| WHAT YOU SHOULD DO |
Reproduce exactly the section that begins at the line containing "const cdSleeve = new THREE.Group();" and ends at the line containing "for node in", both lines included; omit all other lines.

| DATASET CONTENT |
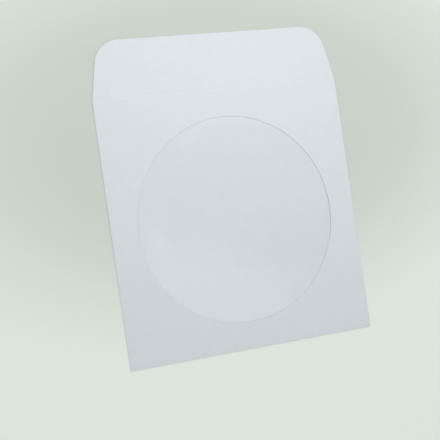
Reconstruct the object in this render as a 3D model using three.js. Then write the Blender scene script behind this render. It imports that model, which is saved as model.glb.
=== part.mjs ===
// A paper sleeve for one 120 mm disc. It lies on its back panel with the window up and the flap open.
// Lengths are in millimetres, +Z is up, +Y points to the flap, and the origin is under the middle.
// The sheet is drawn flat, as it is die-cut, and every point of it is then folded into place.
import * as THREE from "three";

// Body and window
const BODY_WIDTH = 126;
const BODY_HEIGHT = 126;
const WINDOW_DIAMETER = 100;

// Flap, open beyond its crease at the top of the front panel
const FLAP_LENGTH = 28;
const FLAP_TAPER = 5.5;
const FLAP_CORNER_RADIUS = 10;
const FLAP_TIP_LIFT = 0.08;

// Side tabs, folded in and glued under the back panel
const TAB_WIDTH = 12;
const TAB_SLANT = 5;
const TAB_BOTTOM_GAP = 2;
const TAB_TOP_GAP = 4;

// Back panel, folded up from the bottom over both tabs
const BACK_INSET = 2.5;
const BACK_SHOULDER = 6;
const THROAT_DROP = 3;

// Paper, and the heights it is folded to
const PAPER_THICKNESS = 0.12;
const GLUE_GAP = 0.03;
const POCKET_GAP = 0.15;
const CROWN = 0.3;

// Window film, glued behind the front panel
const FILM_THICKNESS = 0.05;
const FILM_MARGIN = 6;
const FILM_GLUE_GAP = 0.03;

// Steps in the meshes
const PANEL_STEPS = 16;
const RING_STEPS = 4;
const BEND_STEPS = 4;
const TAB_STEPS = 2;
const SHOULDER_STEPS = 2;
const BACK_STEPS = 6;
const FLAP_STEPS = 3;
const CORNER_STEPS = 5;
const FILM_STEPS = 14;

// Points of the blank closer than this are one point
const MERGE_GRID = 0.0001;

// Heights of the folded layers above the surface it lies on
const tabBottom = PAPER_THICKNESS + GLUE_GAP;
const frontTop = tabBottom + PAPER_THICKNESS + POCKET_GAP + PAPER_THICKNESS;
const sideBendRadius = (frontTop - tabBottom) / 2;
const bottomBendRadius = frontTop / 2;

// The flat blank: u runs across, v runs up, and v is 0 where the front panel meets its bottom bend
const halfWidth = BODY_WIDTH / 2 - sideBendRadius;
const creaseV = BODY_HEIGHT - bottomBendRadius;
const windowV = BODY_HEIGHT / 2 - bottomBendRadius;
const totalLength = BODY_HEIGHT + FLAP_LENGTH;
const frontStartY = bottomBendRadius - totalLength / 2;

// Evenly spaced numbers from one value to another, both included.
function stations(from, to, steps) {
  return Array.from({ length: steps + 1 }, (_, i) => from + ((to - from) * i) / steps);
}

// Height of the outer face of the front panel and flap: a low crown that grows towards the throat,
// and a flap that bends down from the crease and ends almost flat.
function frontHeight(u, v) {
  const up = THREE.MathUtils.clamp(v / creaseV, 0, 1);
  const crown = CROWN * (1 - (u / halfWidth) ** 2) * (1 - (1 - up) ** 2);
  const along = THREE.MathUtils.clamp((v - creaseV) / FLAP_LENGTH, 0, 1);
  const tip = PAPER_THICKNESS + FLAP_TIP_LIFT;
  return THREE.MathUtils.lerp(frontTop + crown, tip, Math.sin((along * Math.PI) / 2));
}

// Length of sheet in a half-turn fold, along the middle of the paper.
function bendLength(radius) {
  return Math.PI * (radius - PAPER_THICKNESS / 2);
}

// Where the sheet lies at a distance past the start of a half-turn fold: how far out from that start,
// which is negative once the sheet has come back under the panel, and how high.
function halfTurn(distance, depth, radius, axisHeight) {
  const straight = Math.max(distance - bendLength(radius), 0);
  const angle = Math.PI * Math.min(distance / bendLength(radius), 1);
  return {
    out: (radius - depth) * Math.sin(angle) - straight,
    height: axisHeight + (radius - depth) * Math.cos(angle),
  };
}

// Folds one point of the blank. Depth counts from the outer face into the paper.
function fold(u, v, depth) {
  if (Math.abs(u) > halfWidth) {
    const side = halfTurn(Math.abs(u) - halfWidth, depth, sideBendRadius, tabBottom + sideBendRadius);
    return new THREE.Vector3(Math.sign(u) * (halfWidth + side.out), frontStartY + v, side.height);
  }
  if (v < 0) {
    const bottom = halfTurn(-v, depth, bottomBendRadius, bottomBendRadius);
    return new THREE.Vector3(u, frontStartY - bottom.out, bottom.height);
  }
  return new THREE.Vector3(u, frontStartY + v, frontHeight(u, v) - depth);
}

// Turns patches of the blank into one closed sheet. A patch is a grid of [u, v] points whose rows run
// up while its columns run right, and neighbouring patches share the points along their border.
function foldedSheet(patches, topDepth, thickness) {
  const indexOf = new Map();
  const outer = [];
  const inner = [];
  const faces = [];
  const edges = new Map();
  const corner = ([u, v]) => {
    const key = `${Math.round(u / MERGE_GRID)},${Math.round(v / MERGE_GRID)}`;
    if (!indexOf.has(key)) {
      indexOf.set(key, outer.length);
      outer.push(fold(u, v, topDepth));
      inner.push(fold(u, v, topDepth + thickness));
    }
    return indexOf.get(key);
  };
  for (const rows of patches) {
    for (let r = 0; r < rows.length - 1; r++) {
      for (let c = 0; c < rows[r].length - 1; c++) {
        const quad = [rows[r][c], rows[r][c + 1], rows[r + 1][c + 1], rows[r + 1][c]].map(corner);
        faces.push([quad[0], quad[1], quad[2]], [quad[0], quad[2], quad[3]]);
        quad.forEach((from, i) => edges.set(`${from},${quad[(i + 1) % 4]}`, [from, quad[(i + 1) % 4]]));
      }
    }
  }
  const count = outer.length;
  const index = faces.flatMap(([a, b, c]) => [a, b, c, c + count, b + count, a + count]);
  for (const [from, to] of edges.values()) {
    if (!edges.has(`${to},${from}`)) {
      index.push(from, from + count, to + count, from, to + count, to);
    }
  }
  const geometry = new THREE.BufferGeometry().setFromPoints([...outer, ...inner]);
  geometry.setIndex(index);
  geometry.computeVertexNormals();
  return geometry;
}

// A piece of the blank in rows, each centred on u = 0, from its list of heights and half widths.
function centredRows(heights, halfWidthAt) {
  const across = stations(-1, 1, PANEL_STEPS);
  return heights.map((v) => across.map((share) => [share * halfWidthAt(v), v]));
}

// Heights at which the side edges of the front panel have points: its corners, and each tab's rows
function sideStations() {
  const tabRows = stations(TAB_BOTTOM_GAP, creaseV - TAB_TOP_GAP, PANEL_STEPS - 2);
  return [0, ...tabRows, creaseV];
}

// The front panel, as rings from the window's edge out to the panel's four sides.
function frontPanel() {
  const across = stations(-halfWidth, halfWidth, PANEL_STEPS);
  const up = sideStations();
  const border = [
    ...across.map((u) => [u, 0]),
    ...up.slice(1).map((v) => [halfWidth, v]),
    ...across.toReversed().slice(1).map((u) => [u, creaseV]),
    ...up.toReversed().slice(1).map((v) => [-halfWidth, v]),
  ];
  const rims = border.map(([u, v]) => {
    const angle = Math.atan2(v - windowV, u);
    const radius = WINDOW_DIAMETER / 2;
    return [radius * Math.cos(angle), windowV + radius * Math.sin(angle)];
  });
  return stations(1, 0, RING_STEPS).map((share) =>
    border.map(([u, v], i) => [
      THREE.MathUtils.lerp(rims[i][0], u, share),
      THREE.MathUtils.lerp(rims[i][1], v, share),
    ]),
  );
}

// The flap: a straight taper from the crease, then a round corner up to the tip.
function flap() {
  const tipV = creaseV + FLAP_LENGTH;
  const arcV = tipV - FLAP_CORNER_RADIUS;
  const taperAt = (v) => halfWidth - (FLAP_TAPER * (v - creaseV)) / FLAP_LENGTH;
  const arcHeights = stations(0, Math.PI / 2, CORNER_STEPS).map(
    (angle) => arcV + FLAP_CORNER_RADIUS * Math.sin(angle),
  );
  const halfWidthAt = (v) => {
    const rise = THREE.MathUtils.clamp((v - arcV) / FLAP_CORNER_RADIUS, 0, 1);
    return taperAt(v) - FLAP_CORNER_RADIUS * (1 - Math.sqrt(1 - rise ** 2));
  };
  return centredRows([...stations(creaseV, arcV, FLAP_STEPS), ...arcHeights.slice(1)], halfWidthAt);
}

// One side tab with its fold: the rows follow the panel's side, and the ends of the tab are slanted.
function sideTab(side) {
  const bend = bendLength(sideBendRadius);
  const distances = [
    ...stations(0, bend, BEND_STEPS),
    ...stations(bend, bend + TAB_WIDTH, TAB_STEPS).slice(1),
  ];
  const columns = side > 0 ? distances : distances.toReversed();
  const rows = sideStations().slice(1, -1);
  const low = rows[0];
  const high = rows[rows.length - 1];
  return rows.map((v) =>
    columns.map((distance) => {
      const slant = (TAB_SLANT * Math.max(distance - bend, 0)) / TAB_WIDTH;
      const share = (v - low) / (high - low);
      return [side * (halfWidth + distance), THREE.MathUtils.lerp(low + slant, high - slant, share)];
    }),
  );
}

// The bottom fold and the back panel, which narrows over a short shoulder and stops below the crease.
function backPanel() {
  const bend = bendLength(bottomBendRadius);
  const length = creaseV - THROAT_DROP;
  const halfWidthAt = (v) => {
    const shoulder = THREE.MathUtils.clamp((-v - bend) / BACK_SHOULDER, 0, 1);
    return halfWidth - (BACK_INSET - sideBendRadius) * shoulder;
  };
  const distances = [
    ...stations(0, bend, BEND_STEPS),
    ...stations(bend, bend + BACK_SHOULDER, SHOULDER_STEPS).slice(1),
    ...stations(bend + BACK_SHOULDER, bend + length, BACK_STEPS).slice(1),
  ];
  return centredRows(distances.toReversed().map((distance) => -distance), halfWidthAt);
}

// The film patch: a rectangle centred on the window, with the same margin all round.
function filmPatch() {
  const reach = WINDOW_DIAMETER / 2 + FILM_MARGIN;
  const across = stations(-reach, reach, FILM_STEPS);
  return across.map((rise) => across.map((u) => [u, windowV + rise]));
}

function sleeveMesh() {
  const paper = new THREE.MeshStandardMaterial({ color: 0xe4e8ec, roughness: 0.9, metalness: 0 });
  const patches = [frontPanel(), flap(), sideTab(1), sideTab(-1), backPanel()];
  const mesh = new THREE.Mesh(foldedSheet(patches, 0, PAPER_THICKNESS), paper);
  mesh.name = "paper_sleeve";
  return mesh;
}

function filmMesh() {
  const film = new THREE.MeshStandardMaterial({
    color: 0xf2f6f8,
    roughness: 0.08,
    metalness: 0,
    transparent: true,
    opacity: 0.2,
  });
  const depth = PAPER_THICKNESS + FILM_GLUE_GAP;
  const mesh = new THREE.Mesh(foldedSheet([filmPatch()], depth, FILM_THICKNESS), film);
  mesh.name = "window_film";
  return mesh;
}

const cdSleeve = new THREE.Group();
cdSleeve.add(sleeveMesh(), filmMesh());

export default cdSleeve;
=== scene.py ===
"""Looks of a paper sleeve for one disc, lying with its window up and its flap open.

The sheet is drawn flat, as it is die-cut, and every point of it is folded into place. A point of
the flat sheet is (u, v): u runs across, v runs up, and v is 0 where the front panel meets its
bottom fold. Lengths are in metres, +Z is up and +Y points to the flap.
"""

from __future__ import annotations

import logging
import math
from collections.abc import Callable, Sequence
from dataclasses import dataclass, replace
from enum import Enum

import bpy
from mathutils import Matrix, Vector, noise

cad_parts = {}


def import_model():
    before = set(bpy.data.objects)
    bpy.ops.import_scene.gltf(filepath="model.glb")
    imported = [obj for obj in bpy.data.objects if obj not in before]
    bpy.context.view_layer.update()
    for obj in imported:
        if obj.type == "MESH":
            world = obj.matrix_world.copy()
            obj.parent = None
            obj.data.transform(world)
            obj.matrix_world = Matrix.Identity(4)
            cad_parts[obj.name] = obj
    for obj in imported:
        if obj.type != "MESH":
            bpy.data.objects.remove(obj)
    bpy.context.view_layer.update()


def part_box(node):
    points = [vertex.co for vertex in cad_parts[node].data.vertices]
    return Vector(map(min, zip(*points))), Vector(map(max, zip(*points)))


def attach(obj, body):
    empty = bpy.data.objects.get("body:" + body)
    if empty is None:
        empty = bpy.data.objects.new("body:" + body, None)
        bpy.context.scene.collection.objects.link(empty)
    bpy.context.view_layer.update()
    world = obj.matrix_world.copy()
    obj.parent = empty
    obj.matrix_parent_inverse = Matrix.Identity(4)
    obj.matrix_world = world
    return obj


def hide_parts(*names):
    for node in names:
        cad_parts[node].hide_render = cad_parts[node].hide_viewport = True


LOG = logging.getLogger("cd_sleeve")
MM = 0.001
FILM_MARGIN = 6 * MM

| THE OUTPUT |
const cdSleeve = new THREE.Group();
cdSleeve.add(sleeveMesh(), filmMesh());

export default cdSleeve;
=== scene.py ===
"""Looks of a paper sleeve for one disc, lying with its window up and its flap open.

The sheet is drawn flat, as it is die-cut, and every point of it is folded into place. A point of
the flat sheet is (u, v): u runs across, v runs up, and v is 0 where the front panel meets its
bottom fold. Lengths are in metres, +Z is up and +Y points to the flap.
"""

from __future__ import annotations

import logging
import math
from collections.abc import Callable, Sequence
from dataclasses import dataclass, replace
from enum import Enum

import bpy
from mathutils import Matrix, Vector, noise

cad_parts = {}


def import_model():
    before = set(bpy.data.objects)
    bpy.ops.import_scene.gltf(filepath="model.glb")
    imported = [obj for obj in bpy.data.objects if obj not in before]
    bpy.context.view_layer.update()
    for obj in imported:
        if obj.type == "MESH":
            world = obj.matrix_world.copy()
            obj.parent = None
            obj.data.transform(world)
            obj.matrix_world = Matrix.Identity(4)
            cad_parts[obj.name] = obj
    for obj in imported:
        if obj.type != "MESH":
            bpy.data.objects.remove(obj)
    bpy.context.view_layer.update()


def part_box(node):
    points = [vertex.co for vertex in cad_parts[node].data.vertices]
    return Vector(map(min, zip(*points))), Vector(map(max, zip(*points)))


def attach(obj, body):
    empty = bpy.data.objects.get("body:" + body)
    if empty is None:
        empty = bpy.data.objects.new("body:" + body, None)
        bpy.context.scene.collection.objects.link(empty)
    bpy.context.view_layer.update()
    world = obj.matrix_world.copy()
    obj.parent = empty
    obj.matrix_parent_inverse = Matrix.Identity(4)
    obj.matrix_world = world
    return obj


def hide_parts(*names):
    for node in names:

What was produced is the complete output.